Rice purchases by China, the largest producer, may soar fourfold in the coming year after a government policy to support farm incomes drove up domestic prices, the United Nations said.

Shipments may reach 2.3 million metric tonnes to 2.4 million tonnes, said Concepcion Calpe, a senior economist at the UN's Food AND Agriculture Organization. That compares with a prediction of 2 million tonnes last month and 600,000 tonnes in 2011, according to the FAO. While there's no shortage in China, processors increased imports to profit from the difference between domestic and overseas rates, said Bai Peipei, an analyst at Beijing Shennong Kexin Agribusiness Consulting Co.

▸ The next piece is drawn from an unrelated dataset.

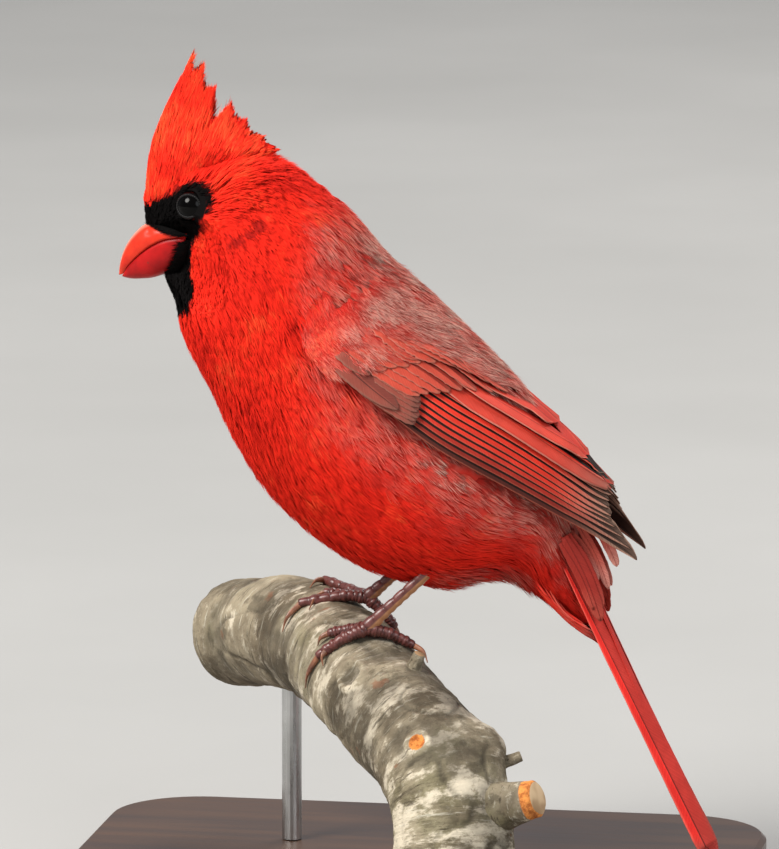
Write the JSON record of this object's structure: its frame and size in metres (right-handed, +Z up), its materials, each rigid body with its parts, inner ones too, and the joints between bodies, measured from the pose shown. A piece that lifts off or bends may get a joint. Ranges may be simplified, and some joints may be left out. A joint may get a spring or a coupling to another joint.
{
  "type": "northern cardinal",
  "caption": "Adult male northern cardinal, still life-size model gripping a cut length of branch on a plain display stand.",
  "frame": {"origin": "centre of the base's underside, on the surface that the stand rests on", "axes": "+Z up; the bird faces -X, so its tail points to +X, and its left side is towards -Y"},
  "size_m": [0.168, 0.15, 0.2133],
  "materials": {
    "plumage_red": "soft feathers, matt",
    "plumage_black": "soft black feathers, matt",
    "flight_feathers": "smooth feather vanes, slight sheen",
    "bill_horn": "satin horn",
    "eye": "wet gloss",
    "leg_scales": "scaled skin, slight gloss",
    "claw_horn": "satin horn",
    "bark": "grey-green bark with pale streaks",
    "base_wood": "dark stained wood, satin",
    "rod_metal": "brushed"
  },
  "bodies": {
    "root": {"head": "plumage_red", "face": "plumage_black", "neck": "plumage_red", "torso": "plumage_red", "rump": "plumage_red", "crest": "plumage_red", "bill_upper": "bill_horn", "bill_lower": "bill_horn", "eye_left": "eye", "eye_right": "eye", "wing_left": "flight_feathers", "wing_right": "flight_feathers", "tail": "flight_feathers", "leg_left": "leg_scales", "claw_left_1": "claw_horn", "claw_left_2": "claw_horn", "claw_left_3": "claw_horn", "claw_left_4": "claw_horn", "leg_right": "leg_scales", "claw_right_1": "claw_horn", "claw_right_2": "claw_horn", "claw_right_3": "claw_horn", "claw_right_4": "claw_horn", "perch": "bark", "stand_base": "base_wood", "stand_rod_rear": "rod_metal", "stand_rod_front": "rod_metal"}
  },
  "joints": []
}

Rising imports by China may bolster prices even as world inventories tracked by the FAO swell to a record, boosted by the biggest global crop ever. While rice, the staple for half the world, has risen 4.4 per cent in Chicago this year, it is 16 per cent below a three-year high in September 2011. Most purchases by China, which typically imports from Thailand, were of Vietnamese origin this year.

"The year 2012 marks a radical departure from China's normal pattern of purchases," Calpe wrote in an e-mail to Hiroyuki Konuma, the FAO's assistant secretary general and regional representative for Asia and Pacific. "Nobody knows the actual volume of rice held in stocks by China," according to the e-mail, which was forwarded to Bloomberg Tuesday.

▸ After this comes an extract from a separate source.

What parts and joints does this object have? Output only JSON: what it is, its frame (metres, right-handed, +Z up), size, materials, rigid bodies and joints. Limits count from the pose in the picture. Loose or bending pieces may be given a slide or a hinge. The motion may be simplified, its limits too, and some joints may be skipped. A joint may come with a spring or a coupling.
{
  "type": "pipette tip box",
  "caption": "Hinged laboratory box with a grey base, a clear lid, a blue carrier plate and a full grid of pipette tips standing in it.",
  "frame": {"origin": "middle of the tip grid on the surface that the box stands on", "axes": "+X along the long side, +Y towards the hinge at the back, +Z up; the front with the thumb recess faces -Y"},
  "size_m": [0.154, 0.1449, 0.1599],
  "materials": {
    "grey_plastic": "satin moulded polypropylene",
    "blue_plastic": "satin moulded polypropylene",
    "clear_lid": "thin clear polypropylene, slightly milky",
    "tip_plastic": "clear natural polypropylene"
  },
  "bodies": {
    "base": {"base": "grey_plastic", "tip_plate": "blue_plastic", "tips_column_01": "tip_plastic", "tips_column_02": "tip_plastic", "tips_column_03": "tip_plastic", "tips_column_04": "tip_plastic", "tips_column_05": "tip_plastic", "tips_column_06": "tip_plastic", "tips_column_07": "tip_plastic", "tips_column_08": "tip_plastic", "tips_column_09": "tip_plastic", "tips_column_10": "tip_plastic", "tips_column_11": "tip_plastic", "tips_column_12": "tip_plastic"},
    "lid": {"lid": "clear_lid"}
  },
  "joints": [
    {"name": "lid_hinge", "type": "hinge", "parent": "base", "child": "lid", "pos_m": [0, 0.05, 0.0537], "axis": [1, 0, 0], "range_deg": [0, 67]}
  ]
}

The price of the Indica variety in Hubei, a Chinese province with a surplus of the grain, has gained 11 per cent to 3,900 yuan ($625) per tonne in the year to September, FAO data show. That compares with Vietnam's export rate of $451 a tonne for its 5 per cent broken rice, the most-expensive variety from that nation tracked by the FAO. That variety has fallen further to $446 a tonne in November, the data show. Thailand's five per cent broken white rice was at $598 a tonne, according to the data.

"The government continues to buy from farmers at high prices to support planting," said Bai, of Beijing Shennong, a researcher that advises companies including global trading houses and government agencies. "Some processors in southern China have chosen to import rice over using domestic production because it's much more profitable."

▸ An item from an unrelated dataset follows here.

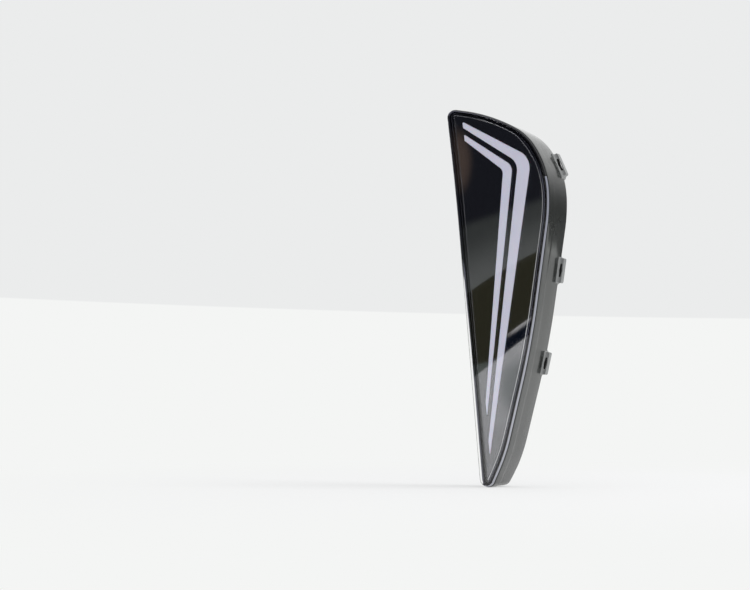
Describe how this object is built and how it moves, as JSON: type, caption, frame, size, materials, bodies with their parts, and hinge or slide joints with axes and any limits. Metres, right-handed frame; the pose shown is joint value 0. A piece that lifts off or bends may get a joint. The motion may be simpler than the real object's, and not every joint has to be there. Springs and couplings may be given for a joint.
{
  "type": "daytime running light",
  "caption": "Slim wedge-shaped running light: clear lens over a gloss black bezel with opal light bars, in a moulded housing with snap loops, rear screw bosses and a sealed inlet.",
  "frame": {"origin": "midpoint between the two rear screw bosses, on the plane of their seats", "axes": "+X across the lamp towards the curved side with the snap loops, +Y from the lens to the rear, +Z from the pointed tip to the wide end"},
  "size_m": [0.1065, 0.051, 0.3454],
  "materials": {
    "housing_plastic": "satin black moulded plastic with a fine grain",
    "lens_plastic": "clear polished plastic",
    "sealant": "black sealant",
    "bezel_plastic": "polished black plastic",
    "diffuser": "opal plastic with a faint lavender tint",
    "tray_plastic": "white moulded plastic",
    "light_board": "white solder resist",
    "diode": "yellow phosphor",
    "pad_rubber": "soft grey-blue pad",
    "spreader_metal": "plain sheet",
    "screw_steel": "zinc-plated",
    "driver_board": "green solder resist",
    "component_plastic": "black moulded body",
    "can_metal": "plain can",
    "contact_metal": "plain contact",
    "socket_plastic": "black moulded plastic",
    "seal_rubber": "black rubber",
    "membrane": "white breather film"
  },
  "bodies": {
    "root": {"housing": "housing_plastic", "lens": "lens_plastic", "lens_seal": "sealant", "bezel": "bezel_plastic", "outer_light_bar": "diffuser", "inner_light_bar": "diffuser", "reflector_tray": "tray_plastic", "led_board": "light_board", "outer_leds": "diode", "inner_leds": "diode", "thermal_pad": "pad_rubber", "heat_spreader": "spreader_metal", "module_screws": "screw_steel", "board_link": "component_plastic", "driver_board": "driver_board", "driver_chip": "component_plastic", "driver_coil": "component_plastic", "driver_capacitors": "can_metal", "driver_resistors": "component_plastic", "driver_screws": "screw_steel", "socket_shell": "socket_plastic", "socket_pins": "contact_metal", "socket_gasket": "seal_rubber", "socket_screws": "screw_steel", "vent_cap": "seal_rubber", "vent_membrane": "membrane"}
  },
  "joints": []
}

The minimum price the government pays farmers for the Indica paddy advanced 18 per cent to 120 yuan per 50kgbag, the FAO said in its report in November. While that boosted the nation's supplies, it also pushed up domestic prices, it said.

China has purchased 1.43 million tonnes from Vietnam in the first 10 months of 2012, taking its total imports from all suppliers to 2 million tonnes, Calpe said. The total is four times the 505,244 tonnes that China imported in the same 2011 period from suppliers including Pakistan, Laos, Myanmar and four other shippers, Chinese customs data tracked by the FAO showed.

The strong pace of purchases by China prompted the U.S. Department of Agriculture to raise its estimate for the nation's imports in 2013 by a third to 2 million tonnes in November, from 1.5 million tonnes a month earlier. "As in 2012, China is expected to be a net importer in 2013," the USDA Economic Research Service said in a Nov. 13 report. The USDA maintained its estimates on China in its latest update released yesterday.

World ending stocks are forecast to climb 6.6 per cent to a record 169.8 million tonnes in 2012-2013, after three consecutive record harvests outpacing demand, according to the FAO.

Rough rice for delivery in January was little changed at $15.525 per 100 pounds on the Chicago Board of Trade at 4:22 p.m. Singapore time. Futures reached $18.54 on Sept. 12, 2011.

Milled rice production in China will climb to a record 143 million tonnes in the year that began July 1, the USDA said yesterday, maintaining last month's estimate. Consumption will gain 3.2 per cent to a record 144 million tonnes, it said.

Vietnam's rice exports will advance to an all-time high of 7.5 million tonnes in 2012, while Thailand's shipments will slump 39 per cent to 6.5 million tonnes, according to the USDA.